How big was a parish intended to be? A backward look at the past

How big was a parish intended to be? A backward look at the past

These days we hear a great deal about Catholic dioceses being united, and also of parishes being run together, all because of the critical lack of priests. The penchant of the administrative mind when faced by such a crisis to make the administrative area ever larger is always apparent. But is this right with parishes? How large should a parish be to maintain a sense of community is a question that needs an answer.

I lived in London for some years in my past life. When I say London I really mean the city of London, “the City Square mile”, notorious these days as the financial centre of the UK.

I shared a flat with my brother in the Barbican. Our balcony looked out over the city from the northern wall of the ancient Roman city. Immediately below I could see the remains of the old Roman wall at Cripplegate, and beside it St Giles Cripplegate where Milton is buried. He was born a few streets away in Bread Street. Round the corner was Silver Street, where Shakespeare once lived for a short time. A panorama of Church spires spread way to the south, just as in the banner title page of the old Illustrated London News.

But in that square mile or so that the City of London enclosed how many churches were there?

When the monk Fitzstephen at the close of the 12th Century wrote the first detailed description of London according to his count there were 126 parish churches in the city, and in addition 13 large conventual parishes.

Survived

By 1924 only 109 parishes survived and the number has been further reduced by war, closure and demolition.

The same story might be told about Dublin, though the designations might be less clear cut, and the alterations made by the Reformation and the City of Dublin authorities more radical than those in the City of London.

So we can safely say that there was in the Middle Ages at the height of the Catholic Church a church in every three or four city streets. This would suggest that those 126 churches must have had some 300 to 450 parishioners.

Of course, in recent days, until the building of the Barbican, few people “slept in the City”. The rich merchants of Cheapside had moved out in mid-Victorian days, followed by the smaller city retailers, to the spreading suburbs to north and south.

Doubtless this raw estimate could be disputed.

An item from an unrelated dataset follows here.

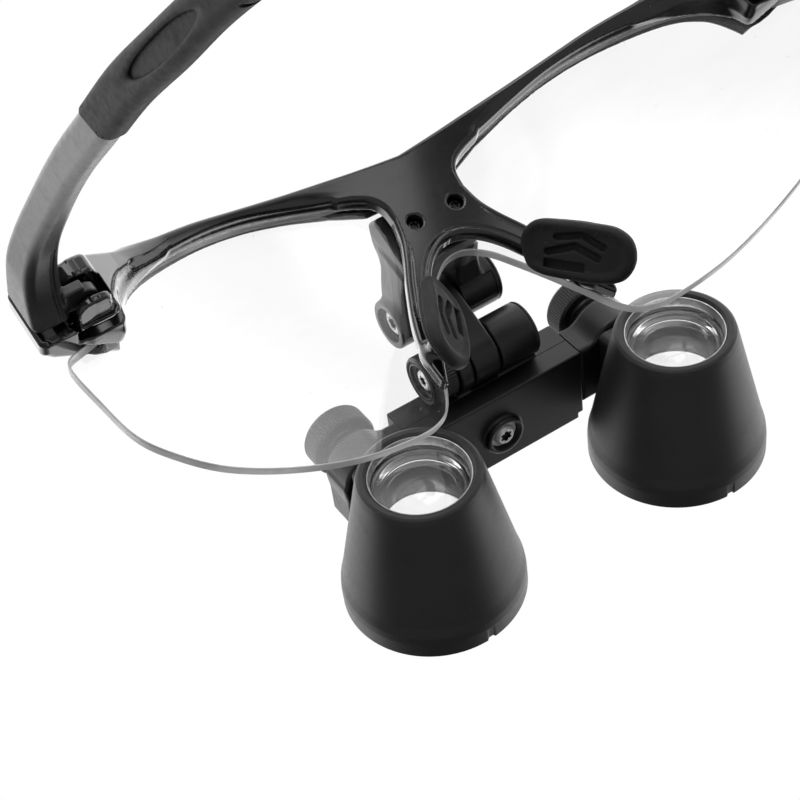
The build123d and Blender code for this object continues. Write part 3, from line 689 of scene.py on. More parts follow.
# =============================================================== outlines
LENS_HALF = [(0, 31.0), (2.0, 30.7), (5.5, 28.3), (8.6, 24.2), (11.3, 20.0), (13.6, 16.0), (15.9, 11.5),
             (17.9, 7.3), (20.5, 4.0), (24, 2.3), (28, 1.8), (37, 1.9), (43, 2.7), (50, 4.2), (57, 6.2),
             (63, 8.6), (68, 11.9), (72.8, 16.6), (75.2, 24.4), (76.6, 31.6), (75.6, 33.2)]
LENS_TOP = [(66.0, 38.4), (62.0, 43.0), (55.6, 47.2), (43.6, 50.5), (33.5, 51.3), (24.5, 50.5), (16, 49.0), (0, 48.6)]
BROW_TOP = [(0, 50.8), (8, 51.45), (16, 52.0), (24, 52.28), (33.5, 52.38), (43, 52.0), (55, 50.0), (68, 47.4), (73.5, 46.2)]
BROW_LOW = [(65.2, 35.6), (64.3, 37.6), (62.6, 40.4), (60.0, 43.2), (55.2, 46.2), (43.6, 49.7), (33.5, 50.6),
            (24.5, 49.7), (16, 48.0), (9.5, 45.8), (7.6, 43.4)]
LEG_OUT = [(7.7, 40.4), (8.6, 36.5), (10.2, 33.0), (12.7, 28.5), (16.6, 20.4), (18.5, 14.0), (18.8, 9.5)]
LEG_IN = [(17.9, 7.8), (16.6, 10.4), (13.2, 17.2), (9.6, 24.6), (7.4, 28.2), (4.9, 30.9), (2.1, 32.5), (0, 32.9)]
SPH = (-124.0, 22.0)


def rho(x, y, z):
    return np.sqrt(x * x + (y - SPH[0]) ** 2 + (z - SPH[1]) ** 2)


top_line = curve(BROW_TOP, 5)
low_line = curve(BROW_LOW[:-2], 5) + curve([(16, 47.6), (11.6, 46.35), (9.2, 45.1), (8.0, 43.3), (7.7, 40.4)], 5)[1:-1] + curve(LEG_OUT, 6)
tip_line = [(18.75, 8.7), (18.4, 8.0)]
in_line = curve([(17.9, 7.8), (16.6, 10.4), (13.2, 17.2), (9.6, 24.6), (7.4, 28.2), (4.9, 30.9), (2.1, 32.5), (0, 32.9)], 6)
half = top_line + [(73.0, 38.5), (70.0, 35.5)] + low_line + tip_line + in_line
REAR2D = Outline(half[:-1] + [(0, 32.9)] + [(-x, z) for x, z in reversed(half) if x > 1e-6], pitch=0.2)
brow_half = top_line + [(73.0, 38.5), (70.0, 35.5)] + curve(BROW_LOW[:-2], 5) + [(9.5, 45.6)]
BROW2D = Outline(mirrored(brow_half), pitch=0.2)
TOP2D = Outline(mirrored(top_line + [(80, 44), (80, 0)]), pitch=0.3)
lens_half = curve(LENS_HALF, 6) + curve(LENS_TOP, 5)
LENS2D = Outline(mirrored(curve(LENS_HALF, 2) + curve(LENS_TOP, 2)), pitch=0.3)
END2D = Outline([(64.0, -27.9), (66.0, -24.2), (68.0, -24.3), (73.0, -27.0), (77.5, -30.4), (79.0, -32.4), (79.0, -35.9), (66.0, -35.9), (64.2, -33.0)], pitch=0.12)


WEB_END2D = Outline([(50.0, -21.6), (54.5, -25.6), (60.5, -32.2), (66.6, -39.7), (68.2, -40.5), (69.5, -40.5), (69.5, -30.0), (60.0, -22.0)], pitch=0.12)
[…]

But the point I want to make is that with that large number of parishes there were far fewer parishioners per parish than we might think. But that meant that each parish was a real community in a way that parishes today are not. They were much more like a small rural parish of today than we might imagine.

Discussing this the other day with a friend who is also interested in this matter, we agreed that say 400 people, created a real sense of community and unity in a way that today’s calls for “community” cannot do.

So we should not be heading in the direction of ever and ever larger parishes; Catholics should really aim to restore the medieval size of a parish.

And a point relevant to the idea of the parish as oasis discussed above: a while ago I wrote here about how when public administrators talk about parishes, they mean “civil parishes” (such as those Google now uses to indicate where Dubliners live, as you can see on screen every day). These are not the same as the religious parishes.

But Catholics when they talk of parish and community mean only their Catholic parish. Most have little regard for the true community of a place, those who live in the civil parish.

Catholics need to be less self-centred and to really share the space that they live in with all the inhabitants of the civil parish. They could make a beginning by realising that there is such a thing as a civil parish.